We build Modern analytics architecture with Azure Databricks: Unify data, analytics, and AI workloads. Azure Databricks is the core of this modern data architecture integrating seamlessly with other relevant Azure services.

Steps with relevant component:

Azure Databricks ingests raw streaming data from Azure Event Hubs.
Azure Data Factory loads raw batch data into Azure Data Lake Storage.
Azure Data Lake Storage/Delta Lake format: 3A. ADLS stores batch and streaming data of structured, unstructured, and semi-structured type 3B. Azure Databricks uses Delta Lake format to keep the raw/refined/aggregated data in Bronze (raw data) stage, Silver stage ( cleaned, filtered data), Gold (aggregated data for business analytics) stages.
Azure Databricks/MLflow: using these, 'Data scientists' performs Data preparation/exploration, Model preparation/training on this data.
Deploying/storing machine learning models:
1. Azure Databricks stores information about models in the MLflow Model Registry. The registry makes models available through batch, streaming, and REST APIs.
2. Models can be deployed in Azure Machine Learning web services or Azure Kubernetes Service (AKS).

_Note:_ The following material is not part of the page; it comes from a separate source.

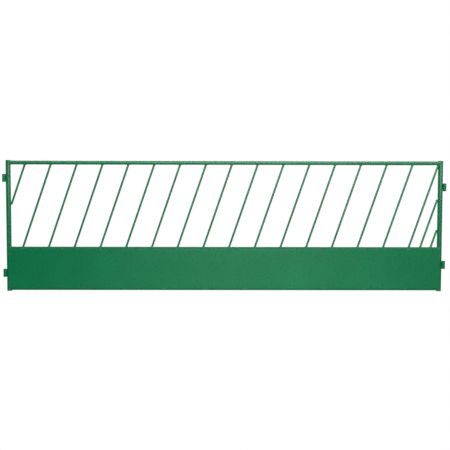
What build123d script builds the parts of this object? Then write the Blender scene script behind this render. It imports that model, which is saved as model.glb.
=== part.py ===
from build123d import *
import math
import os

# A slant-bar hay feeder panel for sheep and goats, welded from steel tube, round bar and sheet.
# The animals reach their hay through the leaning gaps between the feed bars.
# Millimetres. +X runs along the panel, -Y is its front, +Z is up. The origin is on the ground,
# midway between the posts and in the plane of their axes.

# Driving dimensions
panel_width = 3048.0            # over the outer sides of the two posts, 10 ft
panel_height = 914.4            # ground to the top of the post caps, 3 ft
closed_height = 304.8           # bottom rail's underside to the middle rail's top, 1 ft
post_diameter = 33.4            # 1 in nominal pipe
post_wall = 2.6
rail_diameter = 26.7            # 3/4 in nominal pipe
rail_wall = 2.3
rail_end_inset = 5.0            # ground or cap's top to the outer side of the nearest rail
cap_height = 3.0                # domed cap above the post's cut end
cap_rim = 1.0
sheet_thickness = 2.0
sheet_edge_inset = 1.5          # sheet edge to the centreline of the rail that carries it
bar_diameter = 14.0             # solid round bar
bar_lean = 19.0                 # degrees from vertical, the heads towards +X
bar_pitch = 180.0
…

Azure Databricks SQL Analytics: Run SQL queries on the data lake using query editor. This service:
Power BI generates reports for visualizing the underlying data using built-in Azure Databricks connector.
Azure Synapse SQL pools: Export gold data into SQL pools using Synapse connector.
This analytics architecture uses Azure services for collaboration, performance, reliability, governance, and security:
1. Azure Purview: For data discovery services, sensitive data classification, and governance insights across the data estate.
2. Azure DevOps: For CI/CD
3. Azure Key Vault securely manages secrets, keys, and certificates.
4. Azure Active Directory (Azure AD) provides user management & single sign-on (SSO) for Azure Databricks users.
5. Azure Monitor: collects and analyzes Azure resource telemetry.
6. Azure Cost Management and Billing: For financial governance services for Azure workloads.